This article examines the implications for aesthetics of using music as a model. It pursues the question of how music could stand as the paradigm of art in general as a cultural practice.

Summary 

This article examines the implications for aesthetic theory of using music as a model. It pursues the question of what would follow from using music as the paradigm of art in general. How would we project an aesthetics, so to say, if we used music as our model by beginning and ending with the perceptual experience of music? This would lead to rejecting an object-oriented aesthetics that joins with the subjectivity of experience and emphasizing, in contrast, music’s performative and embodied character, the ephemeral nature of the musical object, and engagement with music as a field experience that joins creative, focusing, appreciative, and performative features in a complex perceptual whole..

Key Words 

aesthetic engagement, aesthetic field, aesthetic theory, exemplary object, performance

I. Introduction

In an earlier discussion in this journal, I approached the experience of music not by simile or metaphor, which is a common approach, but by dwelling on the intrinsic features of musical experience.1 While I suggested that these characteristics are found in other arts, I would like to carry this inquiry forward in a more general direction by considering how music could stand as the paradigm of art in general as a cultural practice. How would we project an aesthetics, so to say, if we used music as our model? This is a suggestive question and its response has far-reaching implications for our understanding of arts other than music and for aesthetic theory in general.
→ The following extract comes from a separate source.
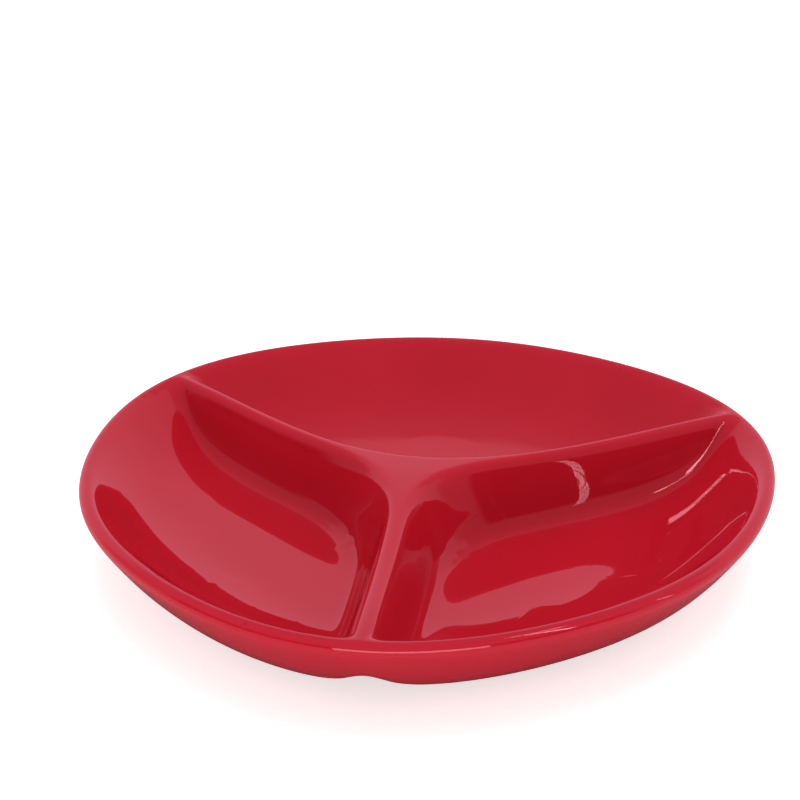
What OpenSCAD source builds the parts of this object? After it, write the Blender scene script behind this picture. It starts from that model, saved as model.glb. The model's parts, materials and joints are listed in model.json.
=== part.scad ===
// Three-part serving bowl. Three round-bottomed wells share one rolled rim and
// meet at a Y of rounded dividers. It is one fired piece of glazed clay, drawn
// here as its three wells, which meet face to face down the middle of each
// divider, and the bare foot ring that each well stands on.
// The front divider runs towards -Y, and the feet stand on Z = 0.

/* [Rim] */
// Mean radius of the rim's crest
rim_r = 135; // [115:1:155]
// Radius of the rolled lip, which is half the wall's thickness there
lip_r = 3.4; // [2.8:0.1:4.2]
// How far the outline swells out at its three soft corners
corner_swell = 3.5; // [0:0.1:6]
// How much tighter than a plain wave those corners are
corner_draw = 0.9; // [0:0.1:1.8]
// Turn of the soft corners from the bearings of the dividers, in degrees
corner_turn = -3; // [-6:0.1:6]

/* [Wells] */
// Depth of a well below the rim, at its middle
well_depth = 28.4; // [24:0.2:34]
// Steepness of the wall's inside just under the lip, in degrees
wall_slope = 47.5; // [44:0.5:52]
// Thickness of the floor at its middle
floor_t = 6.2; // [5.5:0.1:8]

/* [Dividers] */
// Radius of a divider's rounded top
divider_r = 4.6; // [4:0.1:6]
// Steepness of a divider's flanks, in degrees
flank_slope = 70; // [66:1:76]
// Reach from the hub over which the back well's two flanks sweep together
back_sweep = 44; // [34:1:52]
// Reach from the hub over which the two flanks of a front well sweep together
front_sweep = 31; // [24:1:38]
// How far the hub lies below the rim
hub_dip = 0.9; // [0:0.1:3]
// How far the dividers sag between the rim and the hub
divider_sag = 2.6; // [0:0.1:4]
// Shift of the hub from the middle of the outline, along X
hub_shift_x = -4.2; // [-8:0.1:8]
// Shift of the hub from the middle of the outline, along Y
hub_shift_y = -9.8; // [-12:0.1:6]
// Bearing of the right divider's end, in degrees
right_bearing = 27.5; // [24:0.1:36]
// Bearing of the left divider's end, in degrees
left_bearing = 150.2; // [144:0.1:156]
// Bearing of the front divider's end, in degrees
front_bearing = 270; // [264:0.1:276]

/* [Underside] */
// Steepness of the wall's outside just under the lip, in degrees
outer_slope = 58; // [54:1:62]
// Height of the groove under each divider, above the bellies
groove_h = 10; // [7:0.5:14]
// Radius of the groove's roof
groove_r = 7; // [6:0.5:12]
// Steepness of the groove's sides, in degrees
groove_slope = 68; // [58:1:72]
// Height of the foot rings
foot_h = 2; // [1.5:0.1:3]
// Width of a foot ring where it leaves the belly
foot_w = 5; // [4:0.1:7]
// Distance of a foot ring's outer edge from the middle of the dividers
foot_inset = 37; // [34:0.5:40]

/* [Hidden] */

glaze_color = "#B3202E";
clay_color = "#E2D6C4";

// Each well has a divider on its right-hand and left-hand side, seen from the hub
BACK = 0;
LEFT = 1;
RIGHT = 2;
bearings = [right_bearing, left_bearing, front_bearing, right_bearing + 360];
corner_bearing = front_bearing + corner_turn;

// Levels are depths below the rim's crest
base_depth = well_depth + floor_t;
total_h = base_depth + foot_h;
groove_depth = base_depth - groove_h;
hub = [hub_shift_x, hub_shift_y];

// How softly the wall runs into the floor, and a divider into that: low is soft
basin_blend_share = 2.25;
flank_blend_share = 6.8;
groove_blend_share = 5;
// How much deeper the bellies would curve if they weren't cut flat
under_reach_share = 1.15;

// Where the middle of a well lies, as a share of the way from hub to rim
middle_share = 0.545;
// Length of the wells' rounded middles over their width
oval_share = 1.35;
// How far out from its middle a well's rings are that oval, as a share
oval_within_share = 0.48;

// Facets: along a divider, along a well's stretch of the rim, and round the lip
divider_steps = 14;
rim_steps = 36;
lip_steps = 5;
columns = 2 * divider_steps + rim_steps;
divider_ease_share = 0.6;
rim_ease_share = 0.35;
// Rings inside a well, as shares of its half width in from the edge
inside_shares = [0, 0.026, 0.05, 0.074, 0.105, 0.14, 0.175, 0.215, 0.26, 0.31, 0.38, 0.47, 0.6, 0.78];
// Rings outside the foot, as shares of its inset, and the ring inside the foot
outside_shares = [0, 0.08, 0.15, 0.23, 0.34, 0.5, 0.73];
foot_core_share = 0.5;
// Width of a foot's sole as a share of its top
foot_sole_share = 0.7;

// Crest of the rim
function outline_r(a) =
    rim_r + corner_swell * cos(3 * (a - corner_bearing)) + corner_draw * cos(6 * (a - corner_bearing));
function on_rim(a) = outline_r(a) * [cos(a), sin(a)];
function inside_rim(p) = outline_r(atan2(p.y, p.x)) - norm(p);

// Dividers, each a straight line in plan from the hub to the rim
function divider_end(n) = on_rim(bearings[n]);
function divider_dir(n) = (divider_end(n) - hub) / norm(divider_end(n) - hub);
function divider_angle(n) =
    let (d = divider_dir(n), a = atan2(d.y, d.x))
    a + 360 * round((bearings[n] - a) / 360);
function side_of(p, n) = cross(divider_dir(n), p - hub);

// A smooth step from 0 to 1, and points crowded towards both ends of a run
function eased(u) = pow(sin(90 * u), 2);
function crowded(u, ease) = u - ease * sin(360 * u) / (2 * PI);
function mix(a, b, u) = a * (1 - u) + b * u;

// The lesser of two distances, with the corner between them rounded off
function swept(a, b, reach) =
    let (h = max(reach - abs(a - b), 0) / reach)
    min(a, b) - h * h * reach / 4;

// The lesser of two depths, run softly together
function lesser(a, b, blend) =
    min(a, b) <= 0 ? 0 : pow(pow(a, -blend) + pow(b, -blend), -1 / blend);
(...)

Consider the usual way in which aesthetic appreciation is understood. Here the visual arts are taken as the model. We face a two-dimensional object–a painting or other graphic object, and we are invited to gaze at it from a respectful distance, contemplating it disinterestedly (following Kant) for its own sake alone, and using our knowledge of art history to help us grasp the visual array. How we understand this appreciative experience will vary with our educational and artistic background, leading us perhaps to apprehend what we are seeing as representation, to search for a social record or a meaning in the work, or to abstract it as a purely graphic presentation. Implicit here is the characteristic dualism of viewer as subject and the painting as contemplative object. This is a familiar model that is easily exported to other arts, albeit with occasional violence to the experience, as in confounding literature with a printed text, or in regarding sculpture as essentially two-dimensional to be contemplated from an intervening distance and, in yet another instance, considering architecture as a visual configuration of forms. The distortion implicit in the examples of sculpture and architecture is clear, when sculpture is deprived of its mass by being exhibited against a gallery wall and a building is torn from its physical complex and function and reduced to the surface, color, and planes of a visual object.
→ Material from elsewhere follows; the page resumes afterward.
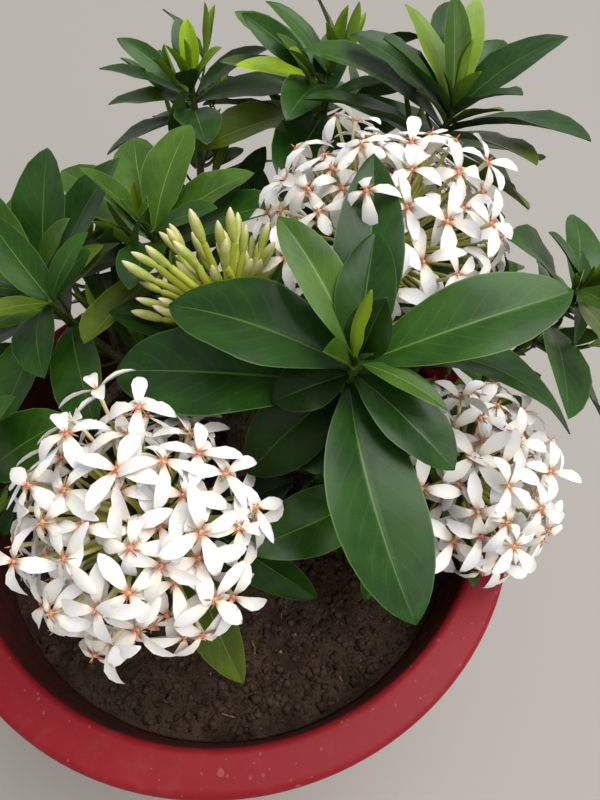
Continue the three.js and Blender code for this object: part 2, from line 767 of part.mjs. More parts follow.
// The plant: limbs, stems and stalks, then the leaves that are listed one by one, then blossom, then leaf
// pairs and twigs. What grows later makes room for what is there.
function growPlant() {
  const curves = new Map([["trunk", trunkCurve()]]);
  for (const shoot of SHOOTS) curves.set(shoot.name, shootCurve(shoot, curves));
  growLimbs(curves);
  const masses = SHOOTS.map((shoot, index) => ({
    shoot,
    curve: curves.get(shoot.name),
    foliage: "foliage_" + shoot.name,
    blossom: shoot.blossom && BLOSSOM_NODE[shoot.blossom] + shoot.name,
    random: randomFrom(index + 1),
  }));
  for (const { shoot, curve, foliage, blossom } of masses) {
    keep(foliage, stemSolid(shoot, curve));
    if (blossom) keep(blossom, stalkSolid(shoot, curve));
  }
  const listed = masses.filter(({ shoot }) => shoot.leaves);
  for (const { shoot, curve, foliage } of listed) growLeaves(foliage, shoot, curve, shoot.leaves);
  for (const mass of masses) growBlossom(mass);
  for (const mass of masses.filter(({ shoot }) => shoot.pairs)) growPairs(mass);
}

// One named mesh, with its geometry measured from the lowest point of its own middle.
function meshOf(name, solids, colour) {
  const solid = largestBody(solids.length > 1 ? wasm.Manifold.union(solids) : solids[0]);
  const { min, max } = solid.boundingBox();
  const place = new THREE.Vector3((min[0] + max[0]) / 2, (min[1] + max[1]) / 2, min[2]);
  const geometry = geometryOf(solid).translate(-place.x, -place.y, -place.z);
  const mesh = new THREE.Mesh(geometry, new THREE.MeshStandardMaterial(colour));
  mesh.name = name;
  mesh.position.copy(place);
  return mesh;
}

// A node's colour, by the first word of its name.
function colourOf(node) {
  const kind = node.split("_")[0];
  return COLOURS[kind] ?? COLOURS.bark;
}

const planter = new THREE.Group();
const plant = new THREE.Group();
keep("pot", potSolid());
keep("soil", soilSolid());
growPlant();
for (const node of new Set(grown.map((piece) => piece.node))) {
  const solids = grown.filter((piece) => piece.node === node).map((piece) => piece.solid);
  const group = node === "pot" || node === "soil" ? planter : plant;
  group.add(meshOf(node, solids, colourOf(node)));
}

const pottedShrub = new THREE.Group();
pottedShrub.add(planter, plant);
export default pottedShrub;
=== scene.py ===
# %% [markdown]
# # A flowering shrub in a red pot
# The plant is a young evergreen shrub with round heads of white, four-petalled stars. It stands in a
# round plastic pot of dark soil. The scene is built from the ground up: the fixed frame and the camera,
# then the rule that the plant grows by, its wood, leaves, flowers and buds, the pot and the soil, and
# last the light. Lengths in the rule are in millimetres, as in the solid model, and become metres only
# where a mesh is made.

import json
from collections import namedtuple
from math import atan2, cos, exp, pi, radians, sin, sqrt, tan
from types import SimpleNamespace as Sizes

import bmesh
import bpy
import numpy as np
from mathutils import Matrix, Vector, noise
from mathutils.bvhtree import BVHTree

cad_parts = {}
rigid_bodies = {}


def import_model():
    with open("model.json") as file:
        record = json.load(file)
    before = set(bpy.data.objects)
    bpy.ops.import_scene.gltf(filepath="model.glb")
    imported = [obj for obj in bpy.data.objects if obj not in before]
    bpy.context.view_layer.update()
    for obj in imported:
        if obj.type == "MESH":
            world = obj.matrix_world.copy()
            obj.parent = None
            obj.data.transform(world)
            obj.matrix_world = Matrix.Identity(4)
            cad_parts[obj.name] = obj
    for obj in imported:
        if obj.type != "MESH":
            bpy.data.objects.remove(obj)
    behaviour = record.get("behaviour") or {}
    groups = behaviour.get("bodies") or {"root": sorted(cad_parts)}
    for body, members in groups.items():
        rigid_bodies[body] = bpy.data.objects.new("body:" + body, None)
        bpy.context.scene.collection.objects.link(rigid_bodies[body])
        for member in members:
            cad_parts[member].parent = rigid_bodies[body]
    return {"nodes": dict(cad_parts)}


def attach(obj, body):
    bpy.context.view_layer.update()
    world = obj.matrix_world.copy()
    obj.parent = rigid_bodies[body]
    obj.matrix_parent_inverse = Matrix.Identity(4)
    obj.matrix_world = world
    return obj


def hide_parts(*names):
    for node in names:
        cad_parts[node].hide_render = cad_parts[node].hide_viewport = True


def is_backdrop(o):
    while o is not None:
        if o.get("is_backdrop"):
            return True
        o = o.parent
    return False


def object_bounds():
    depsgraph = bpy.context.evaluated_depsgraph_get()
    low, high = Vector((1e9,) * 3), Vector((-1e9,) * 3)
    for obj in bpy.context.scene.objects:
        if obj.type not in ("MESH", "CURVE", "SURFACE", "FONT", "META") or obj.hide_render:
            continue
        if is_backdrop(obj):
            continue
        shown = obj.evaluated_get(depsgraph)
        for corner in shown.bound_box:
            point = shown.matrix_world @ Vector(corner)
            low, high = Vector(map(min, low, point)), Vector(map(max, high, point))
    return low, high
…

Because of its elusive substantiality, music, fortunately, cannot be dematerialized so easily. It possesses body in the texture and mass of sound, and its distinctive temporality is multi-dimensional. Besides its forward movement, music may embody the coexistence of separate lines of sound, as in polyphony and the movement of inner voices and of the bass line in primarily homophonic music. Music also embodies the mnemonic presence of past sound and the auditory anticipation implicit in present sound. Indeed, music seems to lie beyond the paradigmatic configurations of visual art appreciation. There is no comparable object, no perceivable distance, no necessity to supply meaning and, indeed, no “body” at all except as a metaphorical construction. Music thus requires its own ontology.
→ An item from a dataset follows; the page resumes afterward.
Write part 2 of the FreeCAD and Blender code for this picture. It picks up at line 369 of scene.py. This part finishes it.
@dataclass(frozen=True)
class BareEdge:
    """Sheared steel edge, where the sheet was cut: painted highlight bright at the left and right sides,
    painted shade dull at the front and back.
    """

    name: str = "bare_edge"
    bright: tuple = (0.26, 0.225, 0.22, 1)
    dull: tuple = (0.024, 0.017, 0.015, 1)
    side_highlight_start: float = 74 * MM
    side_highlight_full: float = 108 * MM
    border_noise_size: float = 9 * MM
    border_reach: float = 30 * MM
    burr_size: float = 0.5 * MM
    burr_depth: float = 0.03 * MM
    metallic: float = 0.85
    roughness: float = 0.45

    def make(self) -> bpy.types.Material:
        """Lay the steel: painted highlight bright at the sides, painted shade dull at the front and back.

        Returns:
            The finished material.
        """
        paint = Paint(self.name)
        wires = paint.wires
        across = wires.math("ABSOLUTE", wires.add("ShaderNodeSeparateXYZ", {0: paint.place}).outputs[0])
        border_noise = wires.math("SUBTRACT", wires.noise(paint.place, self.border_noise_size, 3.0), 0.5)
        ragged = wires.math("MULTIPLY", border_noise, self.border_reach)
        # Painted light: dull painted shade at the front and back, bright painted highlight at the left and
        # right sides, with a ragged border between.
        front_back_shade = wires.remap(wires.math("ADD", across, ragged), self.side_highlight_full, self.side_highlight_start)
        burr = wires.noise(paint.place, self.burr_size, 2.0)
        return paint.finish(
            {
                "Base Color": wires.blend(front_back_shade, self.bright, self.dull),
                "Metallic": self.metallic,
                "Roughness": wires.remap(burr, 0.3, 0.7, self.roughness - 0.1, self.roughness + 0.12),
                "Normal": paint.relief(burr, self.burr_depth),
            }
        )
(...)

It would be helpful, then, to delineate the outlines of aesthetic appreciation using music as the paradigm. It is interesting how our very language leads us with metaphors toward conceptions that are visual and spatial. Searching for a place, a starting point, even a direction puts us in a physicalistic realm where the distinctive qualities of musical sound are, so to speak, out of place.. Let me try to sketch this out.

II. The musical occasion

We cannot be far off if we start (and end) with the perception of sound. Although the physical explanations of sound and its reception are important for acoustic engineering and for the psychology of perception, the listener is ordinarily unaware or inattentive to them. Moreover, language to describe the auditory experience is not readily available and we seem obliged to take recourse in metaphor. What would a literal descriptive account look like? For while the basic material (so to speak) of music is sound, sound does not subsist in isolation. It is produced and heard on an occasion and in a situation.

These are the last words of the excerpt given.